Crystal structure and physical properties of Na2Mn3(Si3O10) – a new representative of the series of trisilicates A2M3(Si3O10)

Abstract

Single crystals of a manganese-containing member in the series of trisilicates A₂M₃(Si₃O₁₀), where A = Na and K, and M = Ca, Cd, and Mn, were obtained by mild temperature hydrothermal synthesis at 280 °C and 50 atm. Na₂Mn₃(Si₃O₁₀) crystallizes in the monoclinic space group C2/c, with a = 16.1195(9), b = 5.0089(3), c = 10.7158(6), β = 94.078(6), and Z = 4. Its crystal structure is built from trimers of edge-sharing Mn-centered polyhedra forming MnO₅–MnO₆–MnO₅ linear clusters arranged in a staggered pattern and linked together via oxygen vertices in the layers. The layers are further connected by (Si₃O₁₀) groups of tetrahedra in a framework with Na atoms in its channels. The trisilicate assemblages of tetrahedra are close to a linear configuration with an Si2–Si1–Si2 angle of 154.1°. No mobility of Na⁺ ions through the structural channels was observed.
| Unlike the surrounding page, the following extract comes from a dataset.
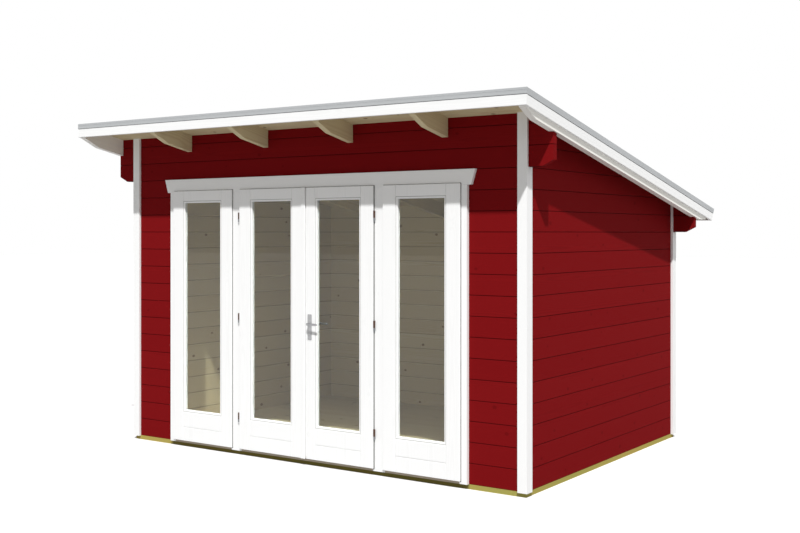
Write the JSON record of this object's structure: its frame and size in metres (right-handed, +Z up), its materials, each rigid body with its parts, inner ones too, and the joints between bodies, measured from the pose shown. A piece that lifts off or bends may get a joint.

The migration of Li⁺ ions was estimated by assuming a possible Li-analog, Li₂Mn₃(Si₃O₁₀). As a result, biperiodic pathways organized by a network of voids that bends around the trisilicate groups and lies between the layers of Mn-centered polyhedra were found for Li atoms. The conductivity of Li⁺-ions was confirmed by bond valence energy landscape (BVEL) calculations, which showed energy barriers of 0.4 eV and 0.7 eV along the b and c axes (2.6 eV along the a axis). The theoretical specific capacity for Li₂Mn₃(Si₃O₁₀) is 126.74 mAh g⁻¹ for both Li atoms per formula unit. The ground state of Na₂Mn₃Si₃O₁₀ is a canted antiferromagnet reached through a sequence of two phase transitions at T_N1 = 29 K and T_N2 = 39 K.